About Oxford Lane Capital Corp.
Oxford Lane Capital Corp. is a publicly-traded registered closed-end management investment company principally investing in debt and equity tranches of collateralized loan obligation (“CLO”) vehicles. CLO investments may also include warehouse facilities, which are financing structures intended to aggregate loans that may be used to form the basis of a CLO vehicle.

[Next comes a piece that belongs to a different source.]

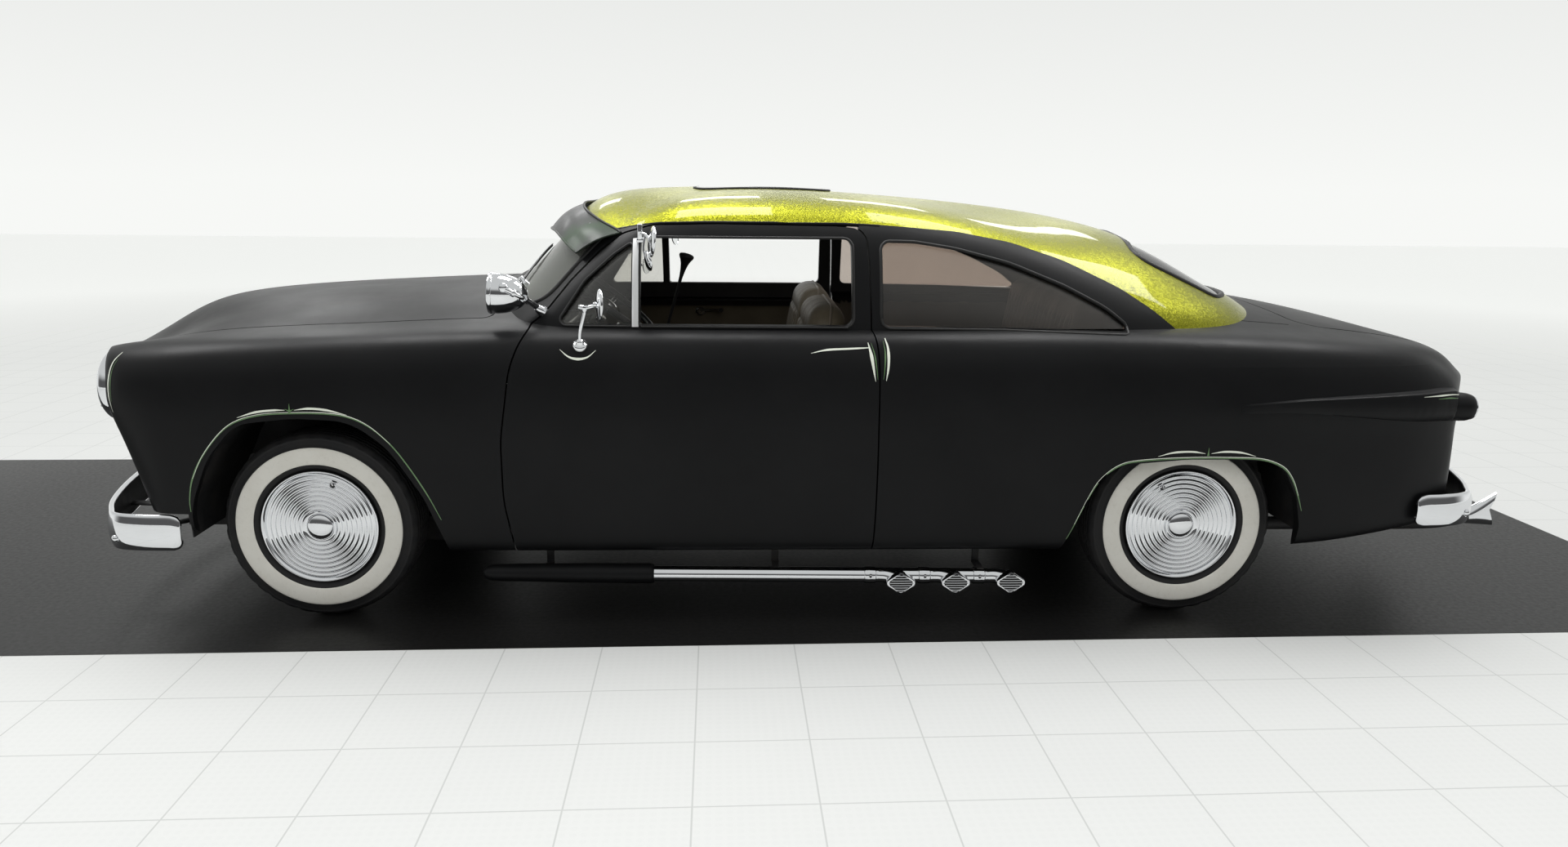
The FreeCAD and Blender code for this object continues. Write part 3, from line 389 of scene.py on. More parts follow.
def gold_flake():
    t = Tree("gold_flake_paint_fine")
    v = t.node("ShaderNodeTexVoronoi", {"Vector": t.coord, "Scale": 420.0, "Randomness": 1.0})
    v2 = t.node("ShaderNodeTexVoronoi", {"Vector": t.coord, "Scale": 150.0, "Randomness": 1.0})
    sep = t.node("ShaderNodeSeparateColor", {"Color": v.outputs["Color"]})
    base = t.ramp(t.noise(1.6, 3.0, 0.5), [(0.35, (0.190, 0.196, 0.0012)), (0.65, (0.242, 0.247, 0.0016))])
    bright = t.map(sep.outputs[0], 0.0, 1.0, 0.0, 0.55)
    col = t.mix(bright, t.mix(0.55, base, (0.062, 0.068, 0.001)), (0.37, 0.366, 0.005))
    off = t.node("ShaderNodeVectorMath", operation="SUBTRACT")
    t.put(off.inputs[0], v.outputs["Color"])
    off.inputs[1].default_value = (0.5, 0.5, 0.5)
    sc = t.node("ShaderNodeVectorMath", operation="SCALE")
    t.put(sc.inputs[0], off.outputs[0])
    sc.inputs["Scale"].default_value = 0.24
    off2 = t.node("ShaderNodeVectorMath", operation="SUBTRACT")
    t.put(off2.inputs[0], v2.outputs["Color"])
    off2.inputs[1].default_value = (0.5, 0.5, 0.5)
    sc2 = t.node("ShaderNodeVectorMath", operation="SCALE")
    t.put(sc2.inputs[0], off2.outputs[0])
    sc2.inputs["Scale"].default_value = 0.10
    geo = t.node("ShaderNodeNewGeometry")
    add = t.node("ShaderNodeVectorMath", operation="ADD")
    t.put(add.inputs[0], geo.outputs["Normal"])
    t.put(add.inputs[1], sc.outputs[0])
    add2 = t.node("ShaderNodeVectorMath", operation="ADD")
    t.put(add2.inputs[0], add.outputs[0])
    t.put(add2.inputs[1], sc2.outputs[0])
    nn = t.node("ShaderNodeVectorMath", operation="NORMALIZE")
    t.put(nn.inputs[0], add2.outputs[0])
    t.shader(Base_Color=col, Metallic=1.0, Roughness=t.map(sep.outputs[1], 0.0, 1.0, 0.30, 0.46), Normal=nn.outputs[0],
             Coat_Weight=0.42, Coat_Roughness=0.04, Coat_IOR=1.38,
             Coat_Normal=t.bump(t.noise(55.0, 2.0, 0.5), 0.03, 0.0008))
    return t.mat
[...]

Forward-Looking Statements
This press release contains forward-looking statements subject to the inherent uncertainties in predicting future results and conditions, including statements with regard to the anticipated use of the net proceeds of the Company’s offering of the Notes. Any statements that are not statements of historical fact (including statements containing the words “believes,” “plans,” “anticipates,” “expects,” “estimates” and similar expressions) should also be considered to be forward-looking statements. These statements are not guarantees of future performance, conditions or results and involve a number of risks and uncertainties. Certain factors could cause actual results and conditions to differ materially from those projected in these forward-looking statements. These factors are identified from time to time in our filings with the Securities and Exchange Commission. We undertake no obligation to update such statements to reflect subsequent events, except as may be required by law.